When asked about the Allala litigation and why his office didn’t take a more aggressive stance, Abbott says, “We can’t get involved in certain situations. . . . If we were to litigate all 10,000 of these, my budget would increase.”
Aleshire says, “The way it is, it’s left to requestors to fight the mighty, flowing power of governments, who have an endless supply of lawyers. That is exactly what has happened in the El Paso case.”
Hemphill, too, appreciates Abbott’s efforts to increase transparency but finds some flaws in the AG’s approach. Hemphill cites a proportionate decrease in formal open-records rulings and reliance on informal letter rulings, which might provide a requestor relief but are not then available in the future for parties to cite as binding precedents.
Abbott says the letters rulings get the dispute at hand resolved just as effectively as a formal opinion.
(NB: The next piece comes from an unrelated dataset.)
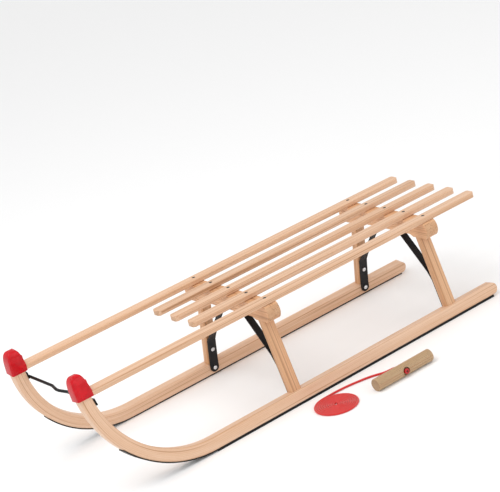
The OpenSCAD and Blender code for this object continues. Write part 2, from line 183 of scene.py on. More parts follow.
# %% Lay the line
rope_mm = 4.6
rope_thick = rope_mm * MM
handle_x = -130 * MM
handle_z = 13 * MM
free_stretch = [
    (-130, 268.3, 13), (-130, 257, 13), (-130, 250, 13), (-130, 243, 12.8),
    (-129, 236, 11.5), (-126, 229, 8.5), (-121, 222, 5.2), (-115, 216, 3.1), (-107, 210, 2.4),
    (-98, 205, 2.3), (-88, 201, 2.3), (-78, 198, 2.3), (-66, 195, 2.3), (-54, 192.2, 2.3),
    (-42, 190, 2.3), (-30, 188.4, 2.3), (-18, 187.4, 2.3), (-8, 187, 2.3), (2, 187, 2.3),
]
coil_centre = (20, 232)
coil_start = 44.7
coil_end = 3.6
turn_points = 24
turns = (coil_start - coil_end) / rope_mm
coil = []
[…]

He notes that, although the workload has increased for the AG’s Open Records Division by quantity of requests for rulings, it has not increased in complexity.
“The broad swath of the high volume [of open-records request] falls within limited subject areas,” Abbott says. Therefore, often an informal letter — even one cut and pasted from previous rulings — is sufficient, he says.
For those who wonder what Abbott as governor would do in terms of transparency, stayed tuned, the AG says.
“I’m not going to break that news now,” he says, but during the campaign ahead he expects to propose a new level of transparency for the governor’s role in the budgeting process.